Was it McKay or McCay? Both spellings are used. McKay 13:18, 21 July 2006 (UTC) That would be Michael McKay, recently retired from Los Alamos National Lab, and Richard Beckman, who retired a few years ago. I imagine Conover also worked with them in the Statistics Division there, but I never knew him. I'm new to Wikipedia, and wonder why they are not credited with the idea, since their publication is 2 years before the other one.Sgeubank 01:13, 4 November 2006 (UTC)[reply]

I think that Iman and Conover co-invented LHS and that Iman was Conover's PhD student. This article's author should check with Inam or Conover. (I first learned of LHS at a presentation by Iman in 1980.) JDR69.140.135.184 14:55, 11 June 2007 (UTC)[reply]

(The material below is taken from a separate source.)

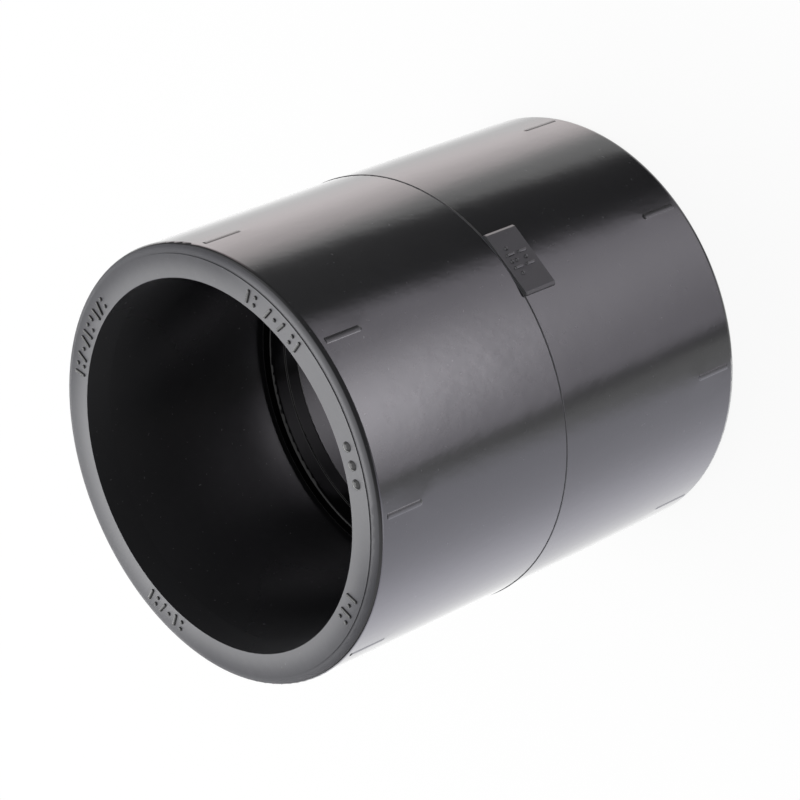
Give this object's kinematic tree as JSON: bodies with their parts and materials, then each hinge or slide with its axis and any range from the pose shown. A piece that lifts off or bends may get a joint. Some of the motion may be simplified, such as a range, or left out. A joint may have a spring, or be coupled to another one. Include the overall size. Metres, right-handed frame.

The article writes : "The technique was first described by McKay in 1979.". But, technically, the paper is by "McKay et al.", not "McKay" alone. — Preceding unsigned comment added by 86.72.115.214 (talk) 14:51, 23 March 2013 (UTC)[reply]

What is being said?

"orthogonal sampling ensures that the ensemble of random numbers is a very good representative of the real variability" "LHS ensures that the ensemble of random numbers is representative of the real variability" Is one being stated as a better representation of real variablity to the other? If so is "very good" better or worse than "is?"Halconen (talk) 22:51, 5 May 2011 (UTC)[reply]

I can't tell what is being stated here at all, or on what basis. Certainly basic random sampling does have some statistical guarantees, and this passage does not describe or explain how the other methods improve on these guarantees.